PAPERS--SCIENCE [1874]--THE DENVER ECLIPSE [1878]--COLORS OF STARS

"The dissemination of information in regard to science and to scientific investigations relieves the scientist from the small annoyances of extreme ignorance.

"No one to-day will expect to receive a letter such as reached Sir John Herschel some years ago, asking for the writer's horoscope to be cast; or such as he received at another time, which asked, Shall I marry? and Have I seen _her_?

"Nor can it be long, if the whole population is somewhat educated, that I shall be likely to receive, as I have done, applications for information as to the recovery of stolen goods, or to tell fortunes.

"When crossing the Atlantic, an Irish woman came to me and asked me if I told fortunes; and when I replied in the negative, she asked me if I were not an astronomer. I admitted that I made efforts in that direction. She then asked me what I could tell, if not fortunes. I told her that I could tell when the moon would rise, when the sun would rise, etc. She said, 'Oh,' in a tone which plainly said, 'Is _that_ all?'

"Only a few winters since, during a very mild winter, a young lad who was driving a team called out to me on the street, and said he had a question to ask me.

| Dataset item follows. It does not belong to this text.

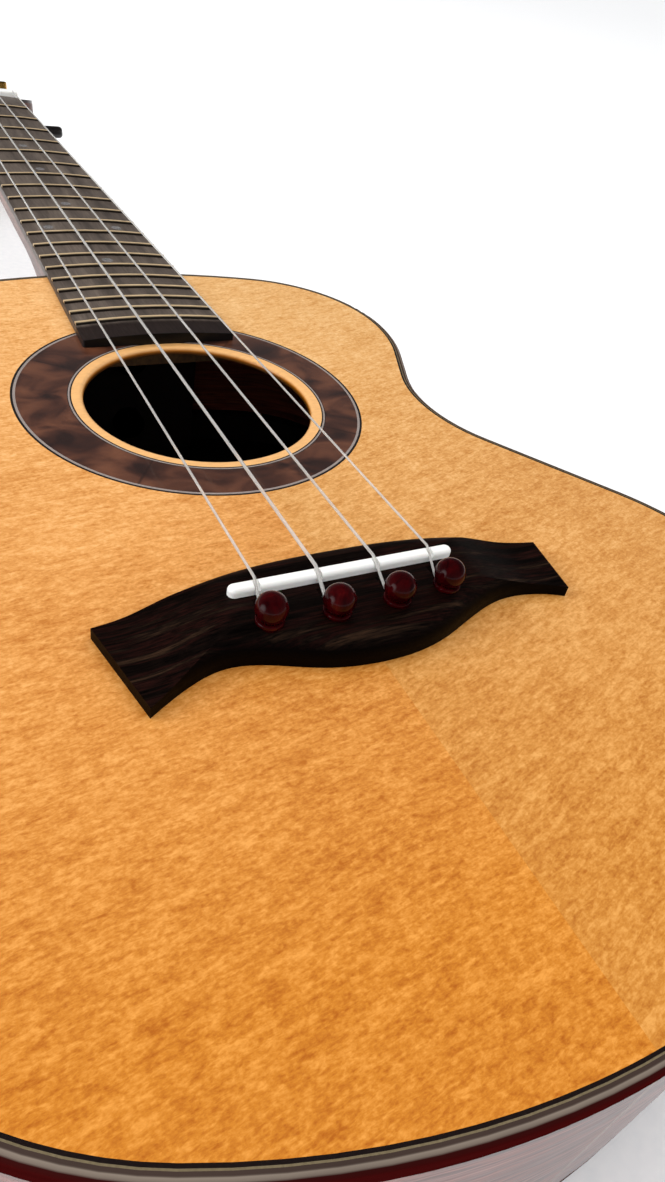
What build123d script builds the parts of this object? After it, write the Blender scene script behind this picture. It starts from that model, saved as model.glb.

"I stopped; and he asked, 'Shall we lose our ice-crop this winter?'

"It was January, and it was New England. It took very little learning and no alchemy to foretell that the month of February and the neighborhood of Boston would give ice enough; and I told him that the ice-crop would be abundant; but I was honest enough to explain to him that my outlook into the future was no better than his.

"One of the unfavorable results of the attempt to popularize science is this: the reader of popular scientific books is very likely to think that he understands the science itself, when he merely understands what some writer says about science.

"Take, for example, the method of determining the distance of the moon from the earth--one of the easiest problems in physical astronomy. The method can be told in a few sentences; yet it took a hundred years to determine it with any degree of accuracy--and a hundred years, not of the average work of mankind in science, but a hundred years during which able minds were bent to the problem.

"Still, with all the school-masters, and all the teaching, and all the books, the ignorance of the unscientific world is enormous; they are ignorant both ways--they underrate the scientific people and they overrate them. There is, on the one hand, the Irish woman who is disappointed because you cannot tell fortunes, and, on the other hand, the cultivated woman who supposes that you must know _all_ science.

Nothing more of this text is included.